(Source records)

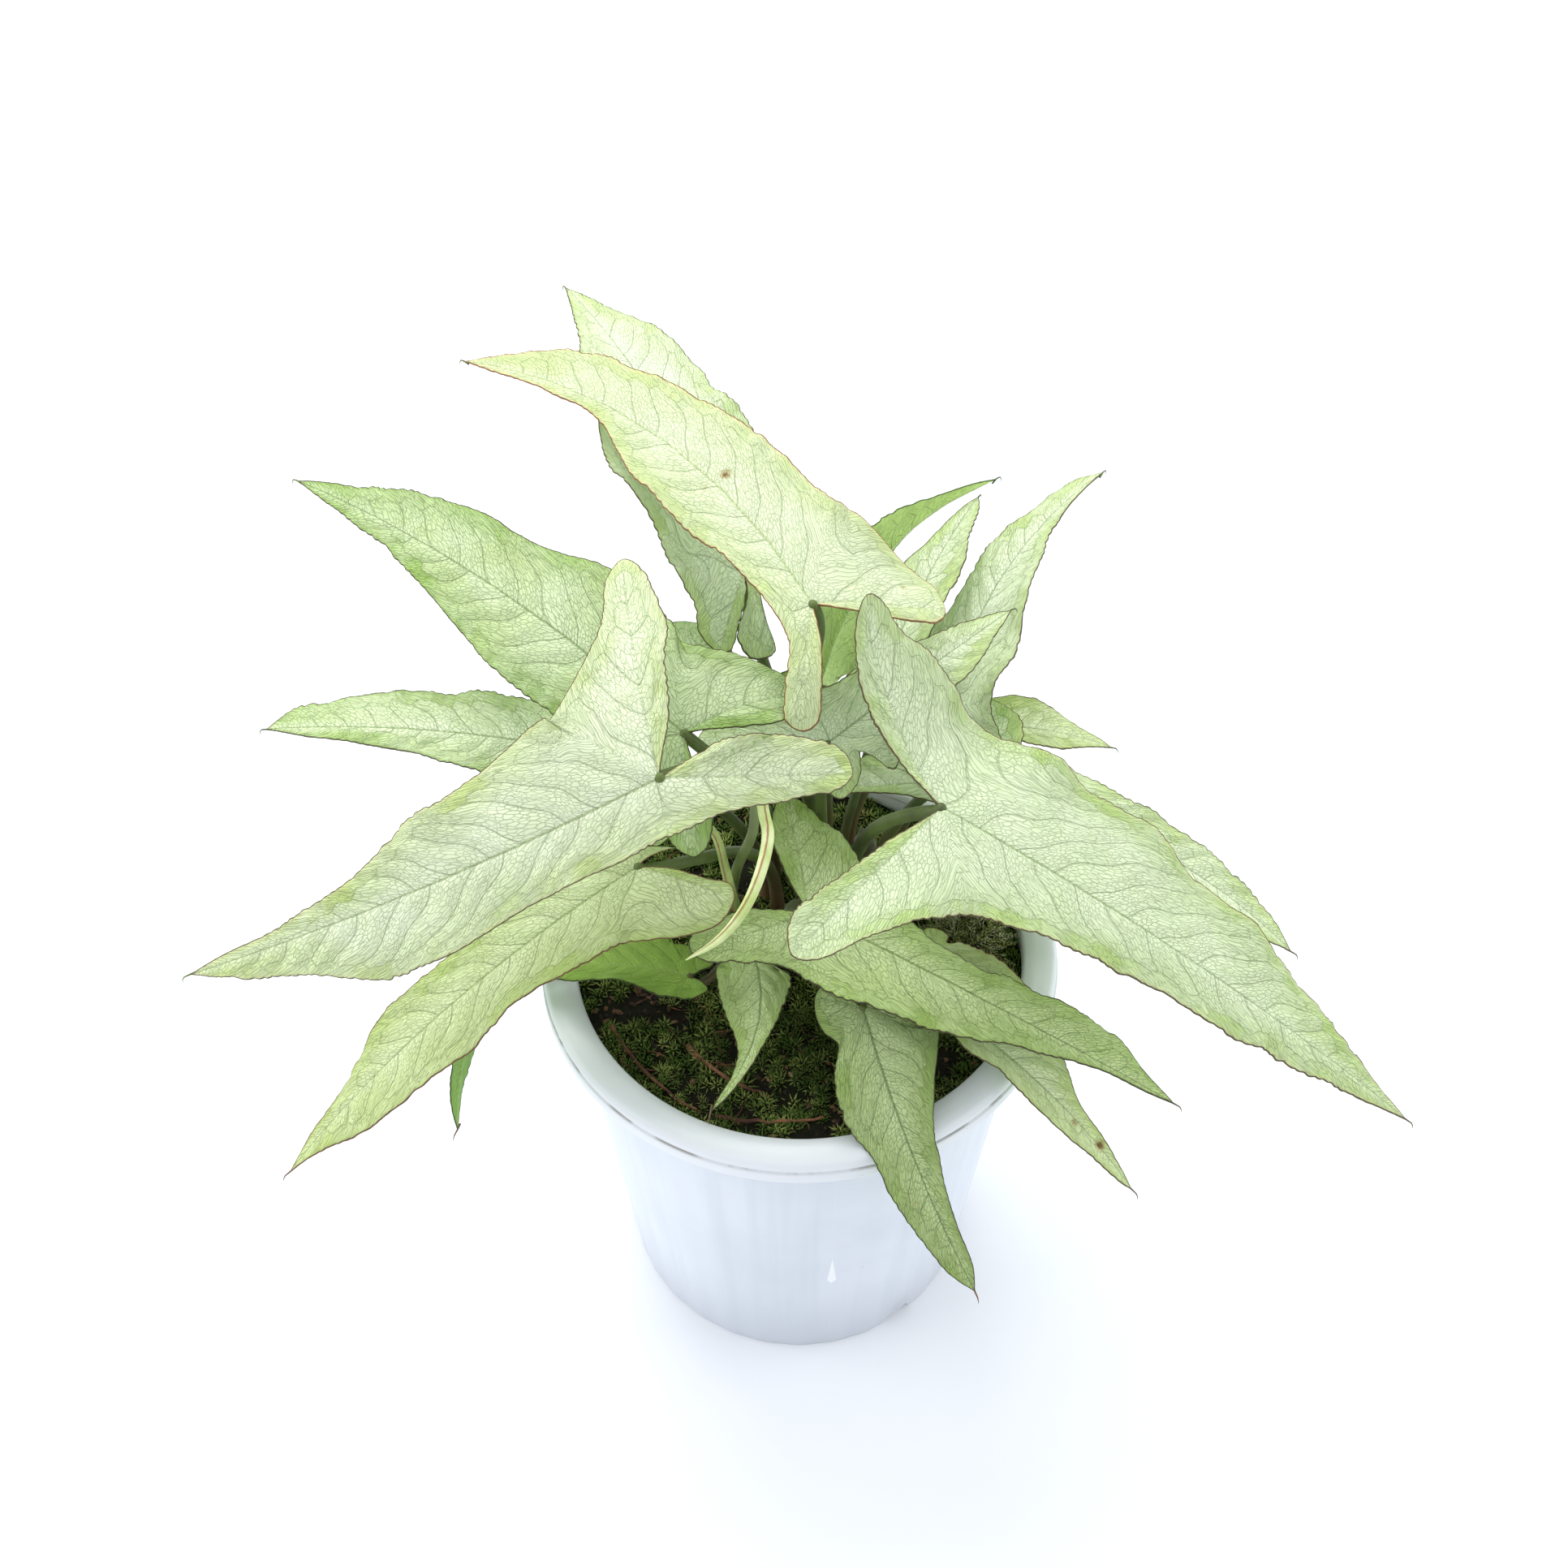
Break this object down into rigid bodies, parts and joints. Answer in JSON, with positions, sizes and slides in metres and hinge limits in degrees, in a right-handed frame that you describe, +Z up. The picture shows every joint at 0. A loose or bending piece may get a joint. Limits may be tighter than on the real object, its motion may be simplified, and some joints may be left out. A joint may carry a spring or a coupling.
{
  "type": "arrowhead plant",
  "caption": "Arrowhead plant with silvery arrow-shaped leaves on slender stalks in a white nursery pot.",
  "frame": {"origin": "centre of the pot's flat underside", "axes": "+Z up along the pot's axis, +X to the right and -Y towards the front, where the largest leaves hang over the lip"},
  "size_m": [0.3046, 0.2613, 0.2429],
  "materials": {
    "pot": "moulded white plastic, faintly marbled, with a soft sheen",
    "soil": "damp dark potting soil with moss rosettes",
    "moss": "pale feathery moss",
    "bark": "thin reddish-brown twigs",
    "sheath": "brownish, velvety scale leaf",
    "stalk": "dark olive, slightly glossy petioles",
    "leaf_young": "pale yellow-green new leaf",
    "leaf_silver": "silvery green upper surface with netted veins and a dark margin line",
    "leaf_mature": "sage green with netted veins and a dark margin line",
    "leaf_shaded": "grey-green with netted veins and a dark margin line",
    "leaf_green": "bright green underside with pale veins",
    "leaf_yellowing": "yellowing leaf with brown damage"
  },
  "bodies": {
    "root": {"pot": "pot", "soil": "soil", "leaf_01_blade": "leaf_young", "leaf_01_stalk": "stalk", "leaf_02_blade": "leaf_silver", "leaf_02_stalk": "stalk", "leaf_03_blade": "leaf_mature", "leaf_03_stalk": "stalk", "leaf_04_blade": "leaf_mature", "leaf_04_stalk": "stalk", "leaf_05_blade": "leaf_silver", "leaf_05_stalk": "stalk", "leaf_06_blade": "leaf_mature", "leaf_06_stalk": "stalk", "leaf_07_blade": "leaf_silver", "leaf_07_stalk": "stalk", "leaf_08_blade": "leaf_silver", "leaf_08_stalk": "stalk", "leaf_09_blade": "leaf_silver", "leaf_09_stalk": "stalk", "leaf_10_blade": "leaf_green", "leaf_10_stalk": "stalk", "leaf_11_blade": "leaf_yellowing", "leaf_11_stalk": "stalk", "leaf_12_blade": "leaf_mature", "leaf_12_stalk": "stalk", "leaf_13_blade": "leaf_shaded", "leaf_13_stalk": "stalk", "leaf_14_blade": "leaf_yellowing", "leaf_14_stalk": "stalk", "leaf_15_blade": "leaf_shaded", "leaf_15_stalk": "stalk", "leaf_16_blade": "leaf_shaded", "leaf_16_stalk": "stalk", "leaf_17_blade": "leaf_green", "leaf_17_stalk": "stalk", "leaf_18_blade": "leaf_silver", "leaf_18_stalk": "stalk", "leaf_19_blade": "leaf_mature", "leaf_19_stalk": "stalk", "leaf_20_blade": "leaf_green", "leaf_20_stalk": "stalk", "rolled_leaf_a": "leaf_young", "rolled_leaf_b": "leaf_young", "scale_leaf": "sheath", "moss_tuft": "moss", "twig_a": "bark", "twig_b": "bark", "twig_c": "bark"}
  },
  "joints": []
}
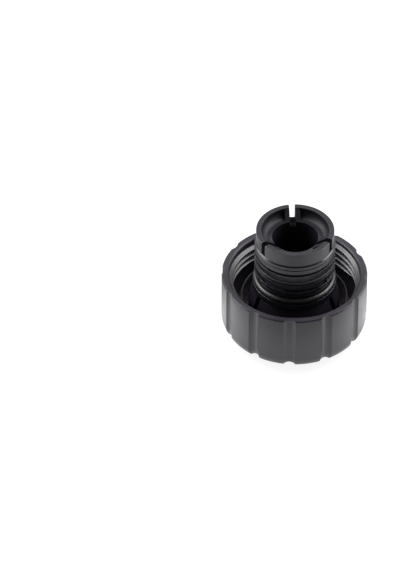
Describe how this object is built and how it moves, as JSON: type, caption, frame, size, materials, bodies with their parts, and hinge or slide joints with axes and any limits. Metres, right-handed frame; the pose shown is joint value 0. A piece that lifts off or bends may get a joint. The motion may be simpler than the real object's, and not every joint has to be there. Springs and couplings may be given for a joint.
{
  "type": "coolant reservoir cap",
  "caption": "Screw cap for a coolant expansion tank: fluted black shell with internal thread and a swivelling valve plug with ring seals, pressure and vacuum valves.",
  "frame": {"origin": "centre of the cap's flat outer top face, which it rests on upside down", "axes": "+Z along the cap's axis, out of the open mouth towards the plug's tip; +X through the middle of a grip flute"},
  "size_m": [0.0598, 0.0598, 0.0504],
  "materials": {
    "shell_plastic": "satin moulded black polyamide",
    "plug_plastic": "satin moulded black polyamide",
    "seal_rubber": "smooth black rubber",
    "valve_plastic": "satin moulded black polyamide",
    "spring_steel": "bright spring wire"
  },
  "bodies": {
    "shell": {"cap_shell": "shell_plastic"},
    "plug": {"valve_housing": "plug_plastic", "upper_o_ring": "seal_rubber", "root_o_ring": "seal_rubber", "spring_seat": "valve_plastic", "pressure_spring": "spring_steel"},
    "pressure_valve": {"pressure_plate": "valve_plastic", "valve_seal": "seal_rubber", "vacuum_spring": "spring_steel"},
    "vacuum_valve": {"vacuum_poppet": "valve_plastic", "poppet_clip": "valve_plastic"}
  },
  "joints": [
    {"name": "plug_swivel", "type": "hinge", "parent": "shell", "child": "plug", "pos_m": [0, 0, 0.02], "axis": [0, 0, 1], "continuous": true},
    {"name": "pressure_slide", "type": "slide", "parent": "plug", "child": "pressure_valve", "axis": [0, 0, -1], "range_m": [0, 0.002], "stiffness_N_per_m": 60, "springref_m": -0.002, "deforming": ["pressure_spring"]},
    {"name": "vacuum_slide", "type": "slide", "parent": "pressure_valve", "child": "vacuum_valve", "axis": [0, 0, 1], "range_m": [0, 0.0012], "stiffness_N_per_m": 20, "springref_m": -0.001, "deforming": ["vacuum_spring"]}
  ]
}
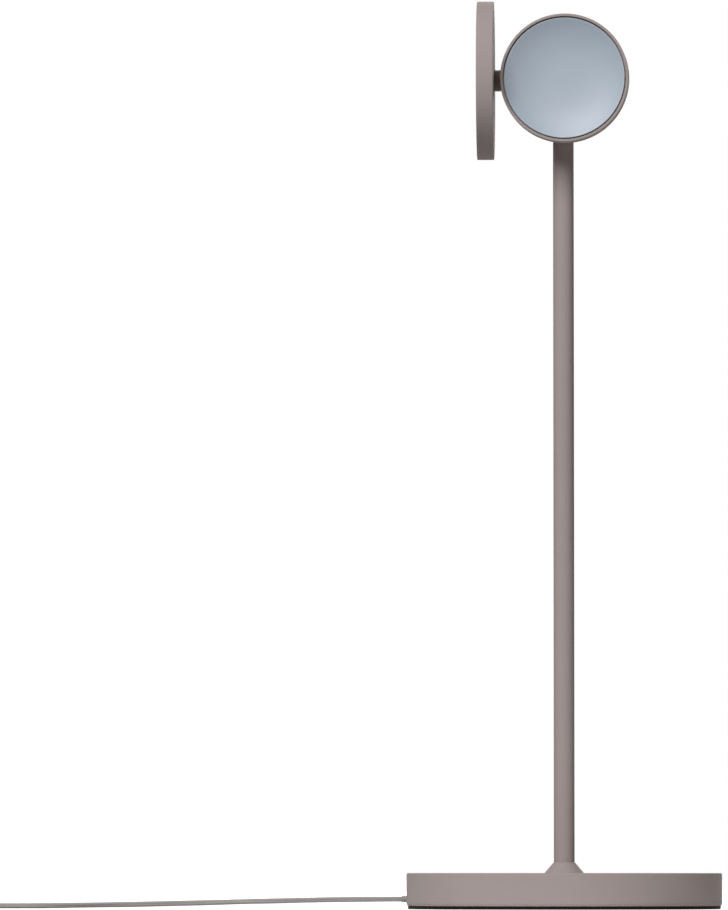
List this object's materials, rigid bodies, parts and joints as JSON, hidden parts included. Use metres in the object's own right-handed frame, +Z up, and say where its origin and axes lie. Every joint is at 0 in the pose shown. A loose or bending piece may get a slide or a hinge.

## WORK TO DO
Copy out the full material exactly as it appears.

## RESULT BELOW
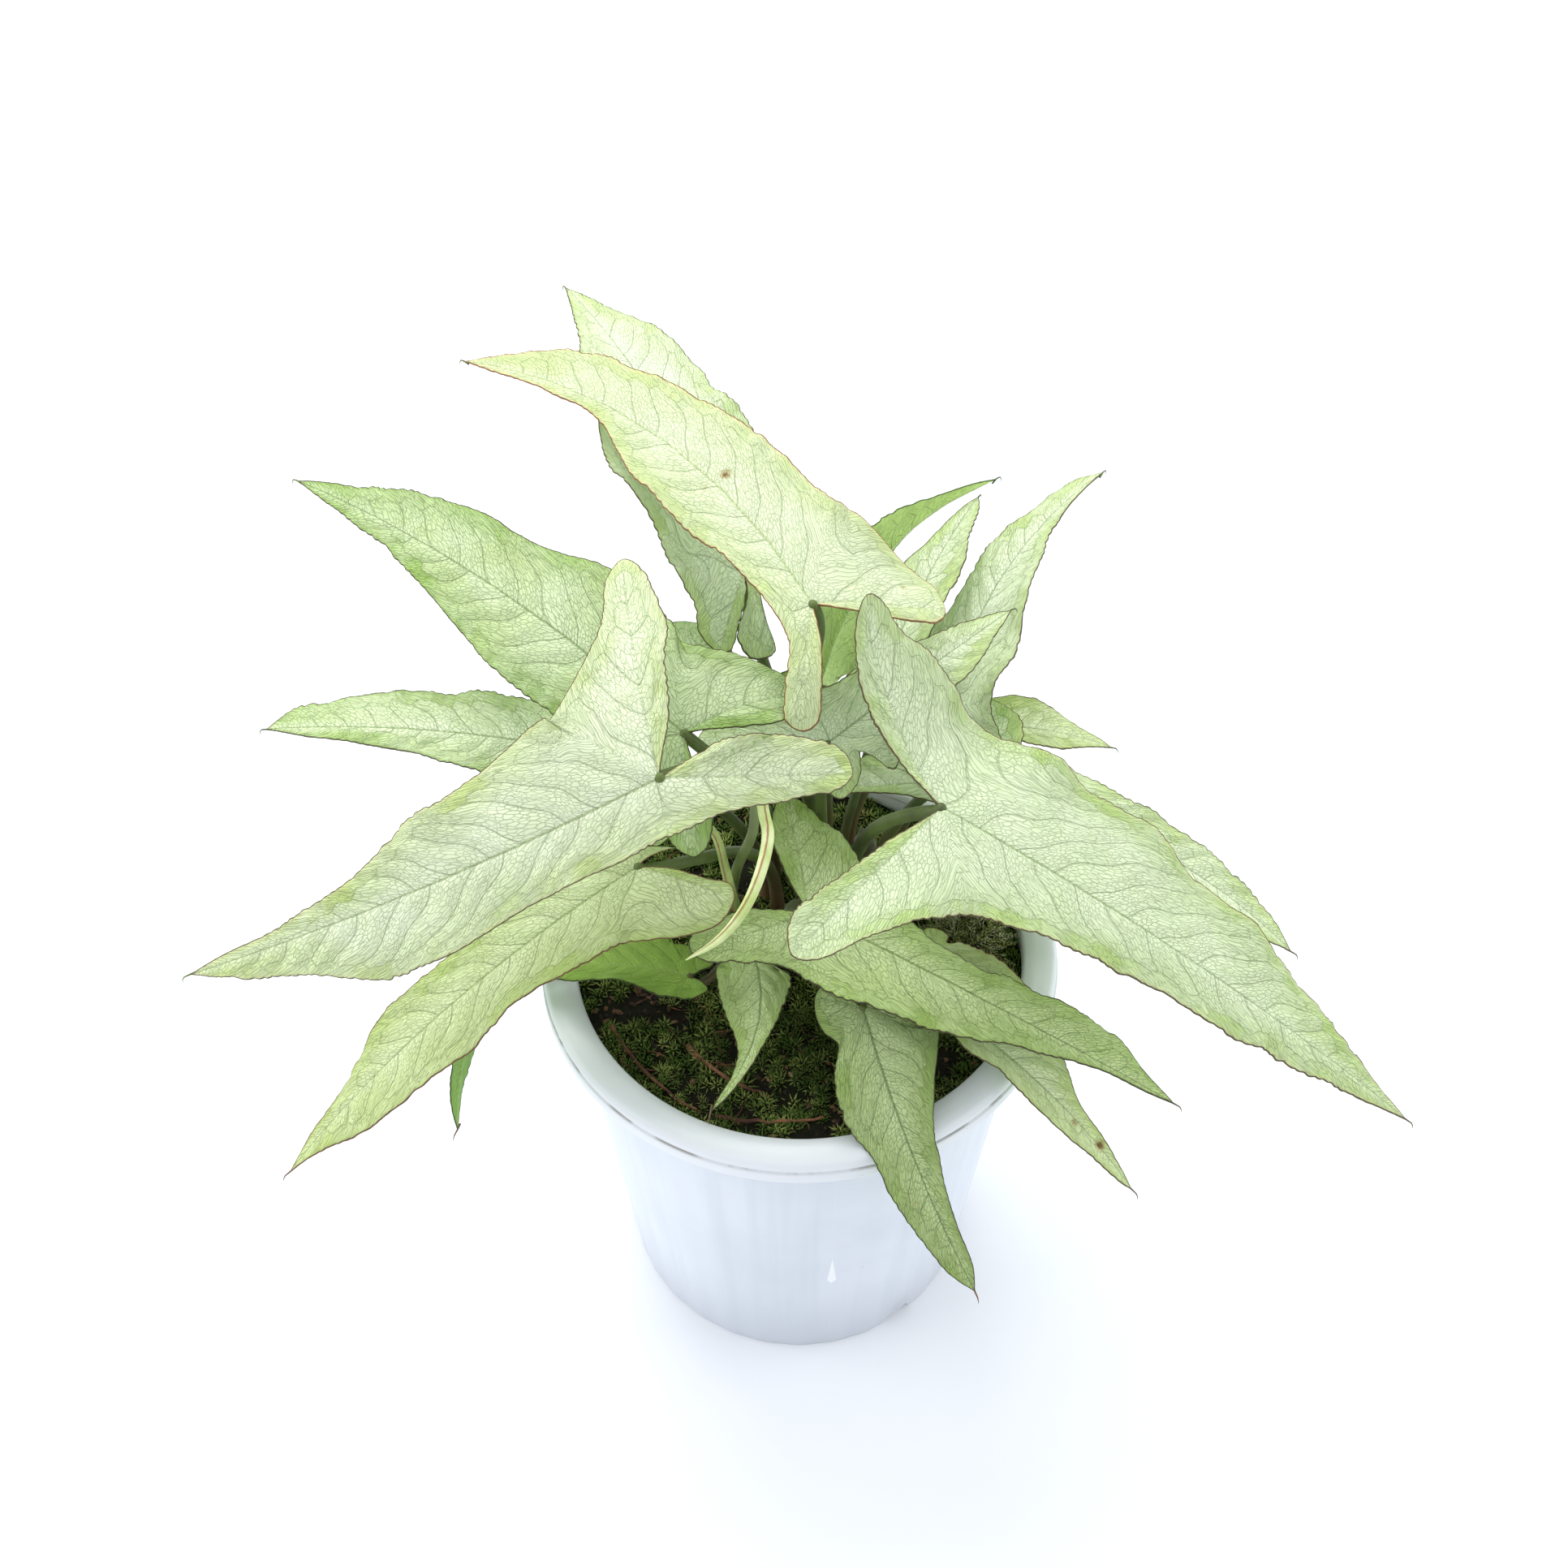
Break this object down into rigid bodies, parts and joints. Answer in JSON, with positions, sizes and slides in metres and hinge limits in degrees, in a right-handed frame that you describe, +Z up. The picture shows every joint at 0. A loose or bending piece may get a joint. Limits may be tighter than on the real object, its motion may be simplified, and some joints may be left out. A joint may carry a spring or a coupling.
{
  "type": "arrowhead plant",
  "caption": "Arrowhead plant with silvery arrow-shaped leaves on slender stalks in a white nursery pot.",
  "frame": {"origin": "centre of the pot's flat underside", "axes": "+Z up along the pot's axis, +X to the right and -Y towards the front, where the largest leaves hang over the lip"},
  "size_m": [0.3046, 0.2613, 0.2429],
  "materials": {
    "pot": "moulded white plastic, faintly marbled, with a soft sheen",
    "soil": "damp dark potting soil with moss rosettes",
    "moss": "pale feathery moss",
    "bark": "thin reddish-brown twigs",
    "sheath": "brownish, velvety scale leaf",
    "stalk": "dark olive, slightly glossy petioles",
    "leaf_young": "pale yellow-green new leaf",
    "leaf_silver": "silvery green upper surface with netted veins and a dark margin line",
    "leaf_mature": "sage green with netted veins and a dark margin line",
    "leaf_shaded": "grey-green with netted veins and a dark margin line",
    "leaf_green": "bright green underside with pale veins",
    "leaf_yellowing": "yellowing leaf with brown damage"
  },
  "bodies": {
    "root": {"pot": "pot", "soil": "soil", "leaf_01_blade": "leaf_young", "leaf_01_stalk": "stalk", "leaf_02_blade": "leaf_silver", "leaf_02_stalk": "stalk", "leaf_03_blade": "leaf_mature", "leaf_03_stalk": "stalk", "leaf_04_blade": "leaf_mature", "leaf_04_stalk": "stalk", "leaf_05_blade": "leaf_silver", "leaf_05_stalk": "stalk", "leaf_06_blade": "leaf_mature", "leaf_06_stalk": "stalk", "leaf_07_blade": "leaf_silver", "leaf_07_stalk": "stalk", "leaf_08_blade": "leaf_silver", "leaf_08_stalk": "stalk", "leaf_09_blade": "leaf_silver", "leaf_09_stalk": "stalk", "leaf_10_blade": "leaf_green", "leaf_10_stalk": "stalk", "leaf_11_blade": "leaf_yellowing", "leaf_11_stalk": "stalk", "leaf_12_blade": "leaf_mature", "leaf_12_stalk": "stalk", "leaf_13_blade": "leaf_shaded", "leaf_13_stalk": "stalk", "leaf_14_blade": "leaf_yellowing", "leaf_14_stalk": "stalk", "leaf_15_blade": "leaf_shaded", "leaf_15_stalk": "stalk", "leaf_16_blade": "leaf_shaded", "leaf_16_stalk": "stalk", "leaf_17_blade": "leaf_green", "leaf_17_stalk": "stalk", "leaf_18_blade": "leaf_silver", "leaf_18_stalk": "stalk", "leaf_19_blade": "leaf_mature", "leaf_19_stalk": "stalk", "leaf_20_blade": "leaf_green", "leaf_20_stalk": "stalk", "rolled_leaf_a": "leaf_young", "rolled_leaf_b": "leaf_young", "scale_leaf": "sheath", "moss_tuft": "moss", "twig_a": "bark", "twig_b": "bark", "twig_c": "bark"}
  },
  "joints": []
}
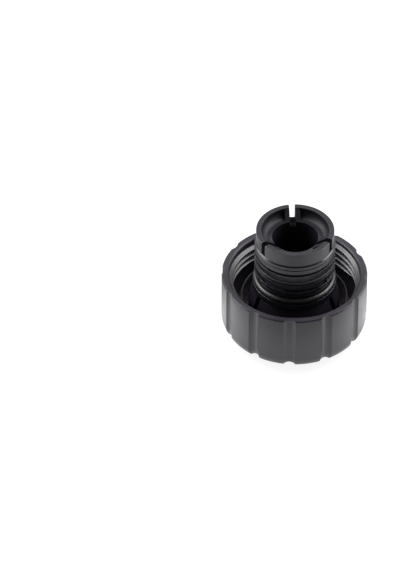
Describe how this object is built and how it moves, as JSON: type, caption, frame, size, materials, bodies with their parts, and hinge or slide joints with axes and any limits. Metres, right-handed frame; the pose shown is joint value 0. A piece that lifts off or bends may get a joint. The motion may be simpler than the real object's, and not every joint has to be there. Springs and couplings may be given for a joint.
{
  "type": "coolant reservoir cap",
  "caption": "Screw cap for a coolant expansion tank: fluted black shell with internal thread and a swivelling valve plug with ring seals, pressure and vacuum valves.",
  "frame": {"origin": "centre of the cap's flat outer top face, which it rests on upside down", "axes": "+Z along the cap's axis, out of the open mouth towards the plug's tip; +X through the middle of a grip flute"},
  "size_m": [0.0598, 0.0598, 0.0504],
  "materials": {
    "shell_plastic": "satin moulded black polyamide",
    "plug_plastic": "satin moulded black polyamide",
    "seal_rubber": "smooth black rubber",
    "valve_plastic": "satin moulded black polyamide",
    "spring_steel": "bright spring wire"
  },
  "bodies": {
    "shell": {"cap_shell": "shell_plastic"},
    "plug": {"valve_housing": "plug_plastic", "upper_o_ring": "seal_rubber", "root_o_ring": "seal_rubber", "spring_seat": "valve_plastic", "pressure_spring": "spring_steel"},
    "pressure_valve": {"pressure_plate": "valve_plastic", "valve_seal": "seal_rubber", "vacuum_spring": "spring_steel"},
    "vacuum_valve": {"vacuum_poppet": "valve_plastic", "poppet_clip": "valve_plastic"}
  },
  "joints": [
    {"name": "plug_swivel", "type": "hinge", "parent": "shell", "child": "plug", "pos_m": [0, 0, 0.02], "axis": [0, 0, 1], "continuous": true},
    {"name": "pressure_slide", "type": "slide", "parent": "plug", "child": "pressure_valve", "axis": [0, 0, -1], "range_m": [0, 0.002], "stiffness_N_per_m": 60, "springref_m": -0.002, "deforming": ["pressure_spring"]},
    {"name": "vacuum_slide", "type": "slide", "parent": "pressure_valve", "child": "vacuum_valve", "axis": [0, 0, 1], "range_m": [0, 0.0012], "stiffness_N_per_m": 20, "springref_m": -0.001, "deforming": ["vacuum_spring"]}
  ]
}
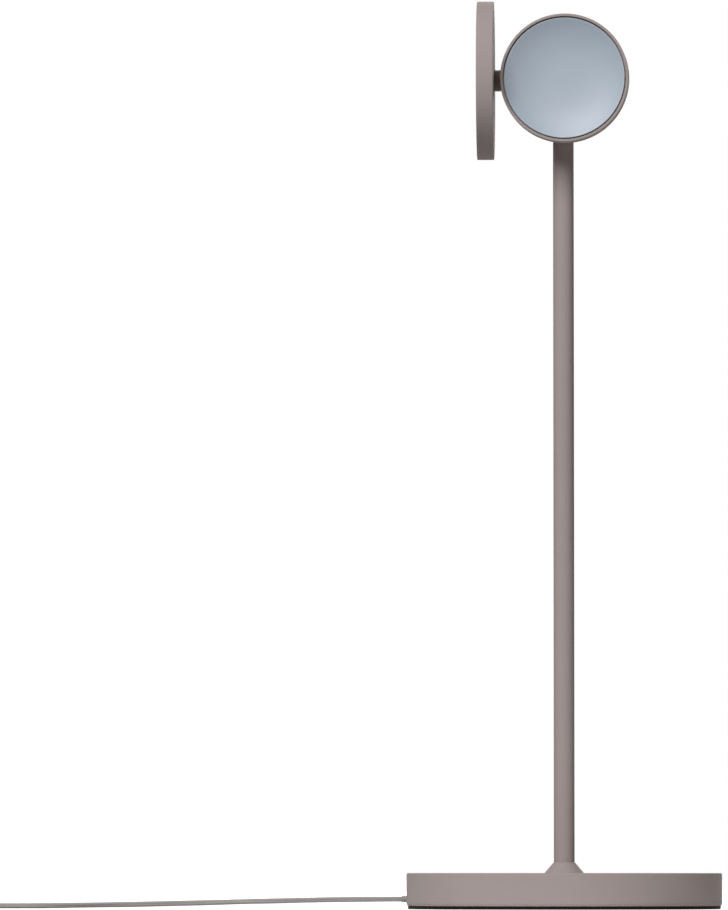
List this object's materials, rigid bodies, parts and joints as JSON, hidden parts included. Use metres in the object's own right-handed frame, +Z up, and say where its origin and axes lie. Every joint is at 0 in the pose shown. A loose or bending piece may get a slide or a hinge.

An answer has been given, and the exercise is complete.